■ **THE PROBLEM**
Your task is to give the data again, exactly, with every line intact.

■ **DATASET CONTENT**
+++

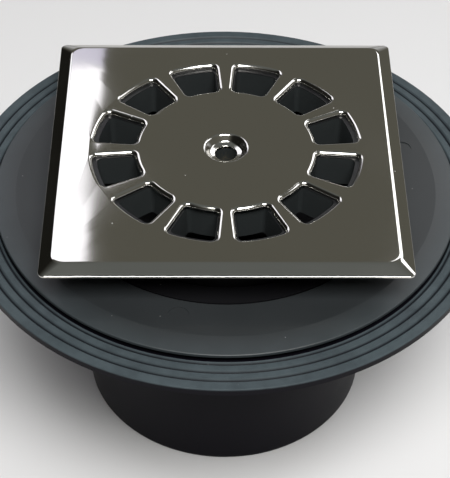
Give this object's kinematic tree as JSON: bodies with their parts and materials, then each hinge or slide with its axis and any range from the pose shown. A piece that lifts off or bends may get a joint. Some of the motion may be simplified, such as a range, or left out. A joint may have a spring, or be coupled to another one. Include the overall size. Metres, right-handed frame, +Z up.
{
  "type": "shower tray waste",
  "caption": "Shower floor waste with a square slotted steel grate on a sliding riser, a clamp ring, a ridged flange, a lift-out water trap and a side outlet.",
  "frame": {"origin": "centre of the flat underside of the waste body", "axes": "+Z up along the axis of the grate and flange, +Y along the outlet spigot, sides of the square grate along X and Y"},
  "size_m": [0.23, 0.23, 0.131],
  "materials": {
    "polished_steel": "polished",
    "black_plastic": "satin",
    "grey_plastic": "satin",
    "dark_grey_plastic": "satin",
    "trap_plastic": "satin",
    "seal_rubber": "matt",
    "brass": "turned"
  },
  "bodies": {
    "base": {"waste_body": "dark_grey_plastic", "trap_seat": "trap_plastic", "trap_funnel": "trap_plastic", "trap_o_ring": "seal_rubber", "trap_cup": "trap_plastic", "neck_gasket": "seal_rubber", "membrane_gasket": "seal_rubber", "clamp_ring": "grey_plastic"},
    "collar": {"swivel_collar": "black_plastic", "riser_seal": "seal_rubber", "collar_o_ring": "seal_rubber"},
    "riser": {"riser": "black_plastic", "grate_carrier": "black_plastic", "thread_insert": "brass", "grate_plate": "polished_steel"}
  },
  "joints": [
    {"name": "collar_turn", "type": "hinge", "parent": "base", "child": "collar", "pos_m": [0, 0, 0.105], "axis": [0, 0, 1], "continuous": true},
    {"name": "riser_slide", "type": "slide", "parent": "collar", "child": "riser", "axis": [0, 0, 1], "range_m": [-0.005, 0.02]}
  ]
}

+++

■ **RESULT FOR THIS TASK**
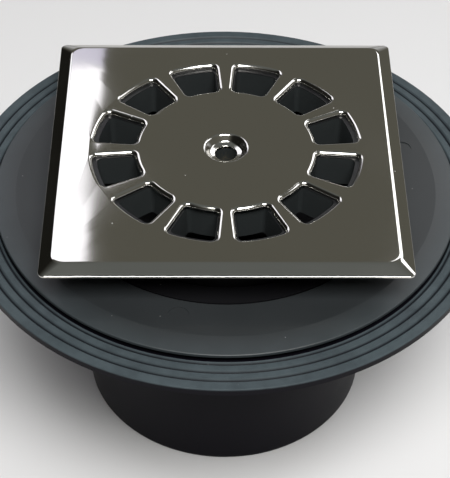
Give this object's kinematic tree as JSON: bodies with their parts and materials, then each hinge or slide with its axis and any range from the pose shown. A piece that lifts off or bends may get a joint. Some of the motion may be simplified, such as a range, or left out. A joint may have a spring, or be coupled to another one. Include the overall size. Metres, right-handed frame, +Z up.
{
  "type": "shower tray waste",
  "caption": "Shower floor waste with a square slotted steel grate on a sliding riser, a clamp ring, a ridged flange, a lift-out water trap and a side outlet.",
  "frame": {"origin": "centre of the flat underside of the waste body", "axes": "+Z up along the axis of the grate and flange, +Y along the outlet spigot, sides of the square grate along X and Y"},
  "size_m": [0.23, 0.23, 0.131],
  "materials": {
    "polished_steel": "polished",
    "black_plastic": "satin",
    "grey_plastic": "satin",
    "dark_grey_plastic": "satin",
    "trap_plastic": "satin",
    "seal_rubber": "matt",
    "brass": "turned"
  },
  "bodies": {
    "base": {"waste_body": "dark_grey_plastic", "trap_seat": "trap_plastic", "trap_funnel": "trap_plastic", "trap_o_ring": "seal_rubber", "trap_cup": "trap_plastic", "neck_gasket": "seal_rubber", "membrane_gasket": "seal_rubber", "clamp_ring": "grey_plastic"},
    "collar": {"swivel_collar": "black_plastic", "riser_seal": "seal_rubber", "collar_o_ring": "seal_rubber"},
    "riser": {"riser": "black_plastic", "grate_carrier": "black_plastic", "thread_insert": "brass", "grate_plate": "polished_steel"}
  },
  "joints": [
    {"name": "collar_turn", "type": "hinge", "parent": "base", "child": "collar", "pos_m": [0, 0, 0.105], "axis": [0, 0, 1], "continuous": true},
    {"name": "riser_slide", "type": "slide", "parent": "collar", "child": "riser", "axis": [0, 0, 1], "range_m": [-0.005, 0.02]}
  ]
}